Trois ou quatre contingents de l'armée sultanienne sont lancés contre l'usurpateur, tous ont été défaits : « engagées dans une absurde course au félon, sans commandement unifié, sans coordination, et pas même des troupes qui se connaissent et peuvent se reconnaître au combat, ces m'halla finissent par tirer les unes sur les autres. Les hommes voient bien qu'ils s'entre-tuent et doivent reprendre les choses en main. Mais la zizanie est plus forte qu'eux. Ils réalisent alors le danger qu'il y a à continuer ainsi, se débandent et s'enfuient dans un désordre indescriptible.» Désormais Bou Hmara gagne en crédibilité aux yeux des notables des tribus de la région qui l'approvisionnent en hommes et en logistique. Il tiendra tête au Makhzen jusqu'en août 1909. Il a fallu, pour venir à bout du trublion, un changement de sultan, un endettement du trésor public aux conséquences très lourdes sur l'avenir du pays, sans compter le cortège de morts et de malheur.
Un épisode sombre de l'histoire du pays qui mérite d'être connu.
Un desperado :
C'est bien de lui qu'il s'agit: L'inoubliable Bou Hmara que tous les Marocains connaissent de vague réputation.
Homme maudit, dans doute, mais aussi homme qui reste l'un des grands desperados, sinon le plus grand desperado de l'histoire du Maroc.

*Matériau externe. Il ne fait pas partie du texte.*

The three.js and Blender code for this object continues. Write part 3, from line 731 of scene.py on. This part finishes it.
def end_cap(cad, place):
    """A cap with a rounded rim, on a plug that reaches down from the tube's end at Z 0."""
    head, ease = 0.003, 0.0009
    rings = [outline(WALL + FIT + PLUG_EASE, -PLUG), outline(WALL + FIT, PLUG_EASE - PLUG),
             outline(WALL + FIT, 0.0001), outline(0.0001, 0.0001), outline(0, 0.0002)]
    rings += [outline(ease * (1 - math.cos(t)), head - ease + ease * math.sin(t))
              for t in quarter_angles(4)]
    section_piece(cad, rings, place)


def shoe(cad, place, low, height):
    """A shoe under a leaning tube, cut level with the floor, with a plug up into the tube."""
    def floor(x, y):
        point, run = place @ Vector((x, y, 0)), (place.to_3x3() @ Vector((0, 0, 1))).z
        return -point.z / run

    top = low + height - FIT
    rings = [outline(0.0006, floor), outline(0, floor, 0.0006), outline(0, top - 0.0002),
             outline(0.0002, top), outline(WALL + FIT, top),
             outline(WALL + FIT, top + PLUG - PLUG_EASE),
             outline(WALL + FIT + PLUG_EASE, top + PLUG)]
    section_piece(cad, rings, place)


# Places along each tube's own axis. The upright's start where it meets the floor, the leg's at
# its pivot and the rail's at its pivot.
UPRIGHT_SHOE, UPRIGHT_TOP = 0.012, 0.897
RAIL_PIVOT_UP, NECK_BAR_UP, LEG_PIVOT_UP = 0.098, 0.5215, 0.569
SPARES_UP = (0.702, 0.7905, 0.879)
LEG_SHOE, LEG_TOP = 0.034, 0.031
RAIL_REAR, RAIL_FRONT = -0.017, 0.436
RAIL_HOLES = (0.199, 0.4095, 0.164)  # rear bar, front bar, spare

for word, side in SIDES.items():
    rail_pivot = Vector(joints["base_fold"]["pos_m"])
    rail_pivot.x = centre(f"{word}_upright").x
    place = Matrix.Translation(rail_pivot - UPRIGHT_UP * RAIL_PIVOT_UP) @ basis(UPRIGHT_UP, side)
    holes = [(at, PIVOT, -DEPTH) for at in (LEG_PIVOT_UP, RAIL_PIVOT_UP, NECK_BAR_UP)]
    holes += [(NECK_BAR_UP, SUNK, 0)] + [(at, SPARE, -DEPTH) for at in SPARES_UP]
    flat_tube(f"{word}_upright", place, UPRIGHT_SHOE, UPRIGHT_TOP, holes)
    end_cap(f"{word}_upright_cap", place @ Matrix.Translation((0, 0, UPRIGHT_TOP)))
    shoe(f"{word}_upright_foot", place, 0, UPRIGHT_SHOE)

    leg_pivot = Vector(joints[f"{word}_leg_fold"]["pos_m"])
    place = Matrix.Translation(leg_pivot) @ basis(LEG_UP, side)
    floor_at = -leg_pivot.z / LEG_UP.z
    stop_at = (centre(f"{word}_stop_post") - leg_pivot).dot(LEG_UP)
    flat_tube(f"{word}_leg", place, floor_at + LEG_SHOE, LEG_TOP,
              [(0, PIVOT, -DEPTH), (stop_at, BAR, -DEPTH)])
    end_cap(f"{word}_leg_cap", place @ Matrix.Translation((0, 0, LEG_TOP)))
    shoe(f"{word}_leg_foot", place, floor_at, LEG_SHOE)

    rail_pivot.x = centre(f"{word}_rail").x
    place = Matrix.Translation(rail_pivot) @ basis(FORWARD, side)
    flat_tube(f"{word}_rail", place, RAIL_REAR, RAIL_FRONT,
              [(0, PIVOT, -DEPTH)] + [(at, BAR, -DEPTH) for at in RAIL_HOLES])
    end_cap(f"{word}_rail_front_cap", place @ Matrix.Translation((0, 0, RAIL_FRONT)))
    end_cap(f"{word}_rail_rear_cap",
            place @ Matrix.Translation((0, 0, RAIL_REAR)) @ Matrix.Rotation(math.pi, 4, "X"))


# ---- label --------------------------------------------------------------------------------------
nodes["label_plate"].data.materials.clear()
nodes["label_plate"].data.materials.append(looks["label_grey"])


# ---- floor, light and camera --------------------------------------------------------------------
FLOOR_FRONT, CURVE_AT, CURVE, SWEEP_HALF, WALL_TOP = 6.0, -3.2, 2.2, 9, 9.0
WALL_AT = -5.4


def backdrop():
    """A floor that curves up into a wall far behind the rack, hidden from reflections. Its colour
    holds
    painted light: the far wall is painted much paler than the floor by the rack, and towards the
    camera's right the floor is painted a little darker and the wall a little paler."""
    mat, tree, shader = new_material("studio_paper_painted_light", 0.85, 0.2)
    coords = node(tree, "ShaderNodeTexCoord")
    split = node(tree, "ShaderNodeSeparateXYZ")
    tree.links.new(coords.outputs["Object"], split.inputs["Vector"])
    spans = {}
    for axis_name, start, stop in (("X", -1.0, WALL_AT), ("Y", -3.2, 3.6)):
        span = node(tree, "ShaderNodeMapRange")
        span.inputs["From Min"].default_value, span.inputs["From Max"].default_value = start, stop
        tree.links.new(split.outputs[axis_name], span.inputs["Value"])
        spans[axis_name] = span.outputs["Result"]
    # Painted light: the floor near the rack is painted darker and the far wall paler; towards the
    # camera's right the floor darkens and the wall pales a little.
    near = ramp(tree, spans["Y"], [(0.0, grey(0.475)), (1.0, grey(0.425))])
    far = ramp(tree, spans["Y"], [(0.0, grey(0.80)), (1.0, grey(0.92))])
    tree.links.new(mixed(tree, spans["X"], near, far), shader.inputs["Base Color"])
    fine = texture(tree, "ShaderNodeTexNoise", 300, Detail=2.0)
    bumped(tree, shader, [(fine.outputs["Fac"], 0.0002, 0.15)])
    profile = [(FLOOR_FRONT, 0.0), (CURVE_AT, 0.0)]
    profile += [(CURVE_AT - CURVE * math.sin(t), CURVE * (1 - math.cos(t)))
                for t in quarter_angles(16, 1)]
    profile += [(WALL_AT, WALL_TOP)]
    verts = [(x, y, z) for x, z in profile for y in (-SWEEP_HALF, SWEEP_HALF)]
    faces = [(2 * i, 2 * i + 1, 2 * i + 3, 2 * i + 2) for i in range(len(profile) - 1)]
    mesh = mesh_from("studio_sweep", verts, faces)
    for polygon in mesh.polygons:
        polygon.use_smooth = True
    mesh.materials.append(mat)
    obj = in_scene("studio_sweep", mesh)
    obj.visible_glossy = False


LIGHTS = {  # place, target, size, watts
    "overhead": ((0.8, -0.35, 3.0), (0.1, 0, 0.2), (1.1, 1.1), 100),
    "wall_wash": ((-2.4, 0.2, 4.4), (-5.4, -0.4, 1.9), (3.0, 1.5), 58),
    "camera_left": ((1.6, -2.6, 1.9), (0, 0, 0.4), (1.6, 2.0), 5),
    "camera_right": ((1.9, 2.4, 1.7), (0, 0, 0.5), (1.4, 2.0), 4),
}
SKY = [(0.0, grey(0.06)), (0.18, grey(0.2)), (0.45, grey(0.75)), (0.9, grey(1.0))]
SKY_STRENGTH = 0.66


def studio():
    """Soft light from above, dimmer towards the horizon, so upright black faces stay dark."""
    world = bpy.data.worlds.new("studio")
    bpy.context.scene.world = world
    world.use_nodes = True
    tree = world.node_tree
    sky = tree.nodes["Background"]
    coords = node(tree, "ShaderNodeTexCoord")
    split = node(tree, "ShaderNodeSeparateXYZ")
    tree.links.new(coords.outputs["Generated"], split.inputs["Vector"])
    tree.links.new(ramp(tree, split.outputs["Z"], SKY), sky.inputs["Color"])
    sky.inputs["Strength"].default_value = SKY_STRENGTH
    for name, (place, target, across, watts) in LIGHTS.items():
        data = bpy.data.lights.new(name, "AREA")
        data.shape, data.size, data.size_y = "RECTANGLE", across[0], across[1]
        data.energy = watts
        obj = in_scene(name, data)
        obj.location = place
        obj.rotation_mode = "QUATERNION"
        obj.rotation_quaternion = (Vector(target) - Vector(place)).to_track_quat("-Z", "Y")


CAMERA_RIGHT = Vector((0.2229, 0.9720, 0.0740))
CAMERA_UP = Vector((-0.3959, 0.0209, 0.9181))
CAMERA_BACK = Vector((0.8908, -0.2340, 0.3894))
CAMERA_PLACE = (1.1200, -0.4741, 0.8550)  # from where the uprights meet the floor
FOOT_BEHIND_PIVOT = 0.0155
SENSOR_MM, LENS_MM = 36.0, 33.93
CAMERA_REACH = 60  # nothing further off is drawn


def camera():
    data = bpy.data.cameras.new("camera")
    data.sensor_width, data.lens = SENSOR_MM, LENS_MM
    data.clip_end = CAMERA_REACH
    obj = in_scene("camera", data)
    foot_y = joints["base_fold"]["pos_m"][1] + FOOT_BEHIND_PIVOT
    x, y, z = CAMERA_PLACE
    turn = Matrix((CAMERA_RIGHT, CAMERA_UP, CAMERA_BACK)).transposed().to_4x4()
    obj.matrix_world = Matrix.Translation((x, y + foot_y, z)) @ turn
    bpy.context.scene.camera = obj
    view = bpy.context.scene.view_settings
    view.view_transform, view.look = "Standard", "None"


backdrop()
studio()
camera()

Sous cet aspect et rien que sous cet aspect, les littératures ne peuvent se désintéresser de lui. Son incroyable aventure, funeste gloire s'il en est, les caprices de l'histoire auront voulu l'inscrire au registre des années 1900. Pendant presque une décennie, Bou Hmara, qui ne s'appelle pas Bou Hmara, mènera la vie dure au colonialiste français comme au colonialiste espagnol et disputera sans coup férir le sultanat de Moulay Abdelaziz, puis de Moulay Abdelhafid après lui.
Drame shakespearien, cette tragédie ici romancée, fait pour la première fois son entrée en littérature.